Yargıda liyakat ve yetkinlik
- Yargıda liyakat ve etkinliğin arttırılması için mevcut HSK yapısının yargı bağımsızlığı ve tarafsızlığını güvence alacak şekilde gözden geçirilmesi ve hukuk eğitiminin etkinleştirilmesi gerekmektedir.
- Temel eğitimde evrensel hukuk normlarının, ilköğretimden başlayarak verilmesi, hukuk fakültelerinin kalitesinin iyileştirilmesi, hukuk fakültelerine girişte farklı kriterlerin kullanılması, yargıda liyakat sorununun çözümü yönünde olumlu bir adım olacaktır.
- Her ne kadar hakimlere coğrafi teminat sağlanması önemli bir olumlu adım olsa da, kürsü teminatının da sağlanması gerekmektedir.
Temel hak ve özgürlükler: Adil yargılanma, uzun tutukluluk süreleri, etkin savunma
- Soruşturma ve kovuşturma süreçlerinin hakim ve savcıların anayasa yargısı ve uluslararası insan hakkı hukukuna ilişkin içtihatlara ilişkin bilgilerinin etkin eğitimler yoluyla verilmesi;
- Hakim ve savcıların haksız uzun tutukluluk sürelerinin yarattığı hak kayıplarının sorumluluğunu paylaşmaları.
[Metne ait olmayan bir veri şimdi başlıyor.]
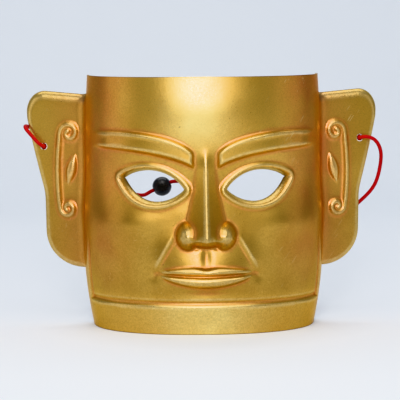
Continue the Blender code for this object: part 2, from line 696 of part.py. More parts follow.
def make_cord(collection):
    """The elastic cord, a round tube from knot to knot."""
    path = paced(smooth_path(cord_route()), 1.1 * CORD_DIAMETER, 2.8 * CORD_DIAMETER, 0.036)
    curve = bpy.data.curves.new("elastic_cord", "CURVE")
    curve.dimensions = "3D"
    curve.bevel_depth = CORD_DIAMETER / 2
    curve.bevel_resolution = 2
    curve.use_fill_caps = True
    line = curve.splines.new("POLY")
    line.points.add(len(path) - 1)
    for point, place in zip(line.points, path):
        point.co = (*place, 1)
    curve.materials.append(material("red_cord", (0.60, 0.012, 0.020), 0.6))
    cord = bpy.data.objects.new("elastic_cord", curve)
    collection.objects.link(cord)
    return cord


def make_bead(collection, cutters):
    """The round bead, drilled through for the cord."""
    turn = Vector((0, 0, 1)).rotation_difference(BEAD_LEAN).to_matrix().to_4x4()
    place = Matrix.Translation(BEAD_PLACE) @ turn
    bead = turned_solid("cord_bead", collection, place, BEAD_DIAMETER / 2, BEAD_DIAMETER / 2, 20)
    bead.data.materials.append(material("black_plastic", (0.012, 0.012, 0.014), 0.3))
    drill = bpy.data.meshes.new("cord_bead_drill")
    made = bmesh.new()
    bmesh.ops.create_cone(
        made,
        cap_ends=True,
        segments=12,
        radius1=BEAD_BORE_RADIUS,
        radius2=BEAD_BORE_RADIUS,
        depth=BEAD_DIAMETER * 1.5,
        matrix=place,
    )
    made.to_mesh(drill)
    made.free()
    cutter = bpy.data.objects.new("cord_bead_drill", drill)
    cutter.display_type = "WIRE"
    cutter.hide_render = True
    cutters.objects.link(cutter)
    bore = bead.modifiers.new("bore", "BOOLEAN")
    bore.operation = "DIFFERENCE"
    bore.solver = "EXACT"
    bore.object = cutter
    return bead


def turned_solid(name, collection, place, radius, half_height, sides):
    """A ball, or a ball pressed along its own Z axis, at a place."""
    mesh = bpy.data.meshes.new(name)
    made = bmesh.new()
    shape = place @ Matrix.Diagonal((radius, radius, half_height, 1))
    bmesh.ops.create_uvsphere(made, u_segments=sides, v_segments=sides // 2, radius=1, matrix=shape)
    made.to_mesh(mesh)
    made.free()
    mesh.shade_smooth()
    solid = bpy.data.objects.new(name, mesh)
    collection.objects.link(solid)
    return solid


def make_knot(name, collection, side):
    """A stopper knot behind an ear, wider than the hole it holds in."""
    half = KNOT_THICKNESS / 2
    centre = ear_place(side, CORD_HOLE_FROM_MIDDLE, hole_height(side), -WALL - GAP - half)
    out = Vector(forward(along_of(np.array([side * CORD_HOLE_FROM_MIDDLE])))[0])
    turn = Vector((0, 0, 1)).rotation_difference(out).to_matrix().to_4x4()
    knot = turned_solid(name, collection, Matrix.Translation(centre) @ turn, KNOT_DIAMETER / 2, half, 12)
    knot.data.materials.append(material(name + "_red", (0.60, 0.012, 0.020), 0.6))
    return knot


def depth_middle():
    """The middle of the shell's depth, from the tip of the nose to the back of the ears' edges."""
    heights = np.linspace(NOSE_BASE, NOSE_BASE + 0.02, 60)
    front = surface(np.zeros_like(heights), heights)[:, 1].min()
    along, height = np.array(outline(0.002)).T
    back = surface(along, height) - WALL * outward(along, height)
    return (front + back[:, 1].max()) / 2


def main():
    """Clears the scene and builds the mask, with the middle of its shell's box over the origin."""
    for obj in list(bpy.data.objects):
        bpy.data.objects.remove(obj)
    mask = bpy.data.collections.new("costume_mask")
    cutters = bpy.data.collections.new("cutters")
    cutters.hide_render = True
    for collection in (mask, cutters):
        bpy.context.scene.collection.children.link(collection)
    make_shell(mask)
    make_cord(mask)
    make_bead(mask, cutters)
    make_knot("left_knot", mask, -1)
    make_knot("right_knot", mask, 1)
    middle = depth_middle()
    for obj in (*mask.objects, *cutters.objects):
        obj.location.y = -middle


main()
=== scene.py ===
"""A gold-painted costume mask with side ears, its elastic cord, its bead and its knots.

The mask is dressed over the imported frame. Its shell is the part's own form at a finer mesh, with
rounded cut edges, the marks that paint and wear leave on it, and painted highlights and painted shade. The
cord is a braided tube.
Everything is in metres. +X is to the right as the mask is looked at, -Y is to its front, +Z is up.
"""

import logging
import math
from dataclasses import dataclass, field
from enum import Enum
from typing import Any, Sequence

import bpy
import numpy as np
from mathutils import Matrix, Vector
from mathutils.geometry import delaunay_2d_cdt
from mathutils.kdtree import KDTree


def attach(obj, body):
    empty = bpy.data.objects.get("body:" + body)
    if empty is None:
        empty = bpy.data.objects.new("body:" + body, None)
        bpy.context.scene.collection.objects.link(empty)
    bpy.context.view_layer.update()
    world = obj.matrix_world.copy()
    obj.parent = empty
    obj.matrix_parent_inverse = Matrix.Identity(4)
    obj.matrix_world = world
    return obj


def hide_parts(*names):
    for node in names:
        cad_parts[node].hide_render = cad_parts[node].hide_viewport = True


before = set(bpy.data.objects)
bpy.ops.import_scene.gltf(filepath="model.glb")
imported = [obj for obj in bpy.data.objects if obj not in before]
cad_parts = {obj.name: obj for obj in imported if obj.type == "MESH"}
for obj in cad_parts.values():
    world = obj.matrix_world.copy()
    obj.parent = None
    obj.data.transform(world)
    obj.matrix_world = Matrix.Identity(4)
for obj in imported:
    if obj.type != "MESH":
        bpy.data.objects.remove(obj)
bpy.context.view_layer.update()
LOG = logging.getLogger("costume_mask")

Colour = tuple[float, float, float]
Path = list[tuple[float, float]]


class Side(Enum):
    """The two sides of the mask, as it is looked at."""

    LEFT = -1
    RIGHT = 1


class Effect(Enum):
    """The shader node groups that the finishes share."""

    GRAIN = "fine_grain"
    PATCHES = "soft_patches"
    SPECKS = "scattered_specks"
    SCRATCHES = "hairline_scratches"


def smooth_step(start: float, end: float, value: np.ndarray) -> np.ndarray:
    """Rises smoothly from 0 to 1 between two values.

    Args:
        start: Where the rise begins.
        end: Where it ends, on either side of the start.
        value: The numbers to look up.

    Returns:
        The share for each number.
    """
    share = np.clip((value - start) / (end - start), 0, 1)
    return share * share * (3 - 2 * share)


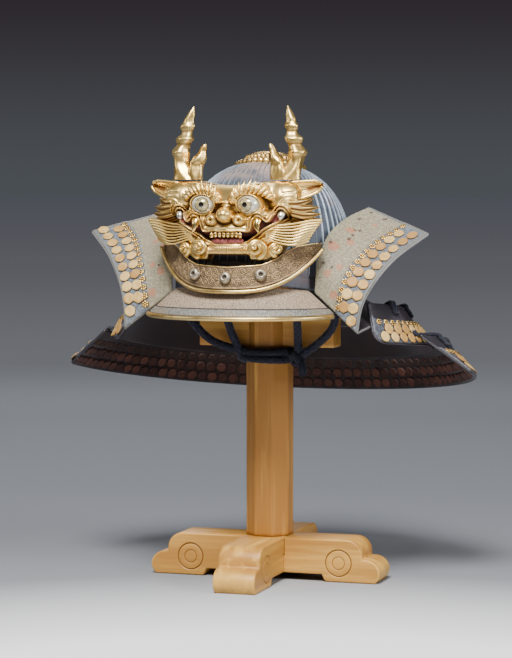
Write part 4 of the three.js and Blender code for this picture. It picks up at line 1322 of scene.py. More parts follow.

- Yargı alanında temel bir sorun alanı olarak artarak devam etmiş olan yargı bağımsızlığının sağlanamaması durumunda uzun tutukluluk problemini çözüme kavuşturmada yukarıdaki önerilerin yetersiz kalması muhtemeldir.
- Adil yargılanma kapsamında yargılama süreçlerinin savunma haklarına saygılı ve savunma ve iddia makamlarının eşitliğini güvence altına alan yeni düzenlemeler yapılmalıdır. Özellikle avukatların dava dosyalarına ve belgelerine erişimleri kolaylaştırılmalıdır.
Yargıya güven
- Yargıya güven seviyesindeki düşüş, yargı bağımsızlığı ve tarafsızlığıyla, yargıda liyakat ve etkinlikle ve temel hak ve özgürlüklerin korunmasıyla yakından ilişkilidir ve bu alanlardaki sorunların bir sonucu olarak ortaya çıkmaktadır. Bu çerçevede, yukarıda sıralanan öneriler toplumda yargıya güvenin yeniden tesisi için yaşamsal öneme sahiptirler.
Denge ve Denetleme Ağı, 300’e yakın sivil toplum kuruluşunun bir araya gelerek oluşturduğu bir ‘Denetleme” sistemidir. Amaç ülkenin demokrasi ve hukukun üstünlüğü sisteminin aksamalarıyla ilgili denetleme yapıp, rapor halinde kamuoyu ile paylaşmak.